Students enrolling this week could find they are too late to claim their entitlement. At Waltham Forest College in east London, some students have paid the full cost of a course rather than risk losing a place while they wait to open their account.

Although further education personnel support the accounts in principle, they have been critical of the start-up procedures. John Brennan, director of further education development at the Association of Colleges, believes that “the timetable has generated difficulties and placed an extra administrative load on colleges”. Course registration was made cumbersome by technical hitches.

Paul Crisp, Coventry Technical College’s director of learning development, says the new system needed to start quicker. “They have built the whole thing from scratch without taking notice of existing information.”

He says the system will make it difficult for college staff toadvise students on what they can afford as they take on more courses. All information is centralised on a system which will only say whether a student has funds for a particular course, not what their “credit limit” is.

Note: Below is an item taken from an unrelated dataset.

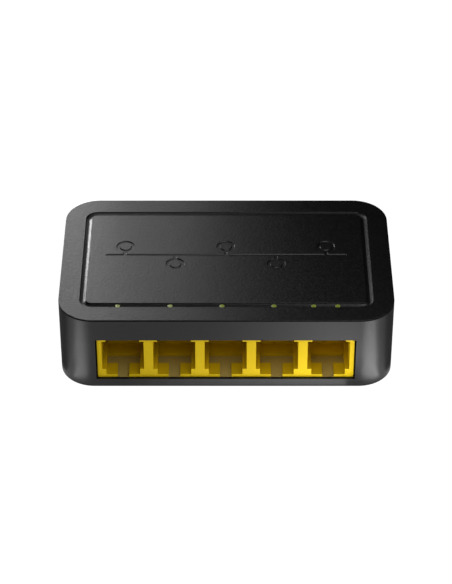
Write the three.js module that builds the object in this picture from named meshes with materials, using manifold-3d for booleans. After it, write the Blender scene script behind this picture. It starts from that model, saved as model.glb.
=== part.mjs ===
// Five-port desktop network switch, modelled the way it comes apart on a bench.
// Millimetres, +Z up. The origin is the centre of the footprint at the level the rubber feet stand on.
// The ports face -Y and the power inlet faces +Y.
import * as THREE from "three";
import { mergeVertices } from "three/addons/utils/BufferGeometryUtils.js";
import Module from "manifold-3d";

const wasm = await Module();
wasm.setup();

// Casing
const WIDTH = 91.1;
const DEPTH = 55.5;
const CASE_HEIGHT = 23.0;
const CORNER = 9.5;
const WALL = 1.8;
const FLOOR = 1.0;
const FOOT_HEIGHT = 0.6;
const BASE = FOOT_HEIGHT; // underside of the casing
const TOP = BASE + CASE_HEIGHT;
const FRONT = -DEPTH / 2;
const REAR = DEPTH / 2;
const ARC_STEPS = 10; // facets in a quarter turn of the casing's corners

const VENTS = { count: 11, pitch: 4, width: 1.6, length: 12, y: -11 };

// Top cover
const LIP = 0.1; // height of the cover's edge seen above the seam
const SEAM = 0.36;
const PLATE = 2.0;
const RIM = 5.77; // flat border outside the groove
const GROOVE = 1.77;
const GROOVE_DEPTH = 0.65;
const GROOVE_CORNER = 3.3;
const PANEL_CORNER = 1.5;
const SKIRT = 1.2;
const SKIRT_DROP = 2.0;
const CEILING = TOP - PLATE;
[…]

Private providers are also critical. John Holden, managing director of RDI Ltd, a training provider in Coventry, complained of receiving contradictory information from Capita, the support services firm appointed by the Government to administer the system.

He also said the launch of the accounts obscured the abolition of vocational tax relief on August 31 - the day before the accounts came into operation.

“VTR” he says, “was a simple, straightforward system” which allowed employers to claim 22 per cent of the cost of training. “Now students and businesses don’t know what it will cost.”

Capita’s marketing manager, Kevin Green, said it collaborated closely with the Department for Education and Employment to devise a system that would guarantee the safety and security of funds.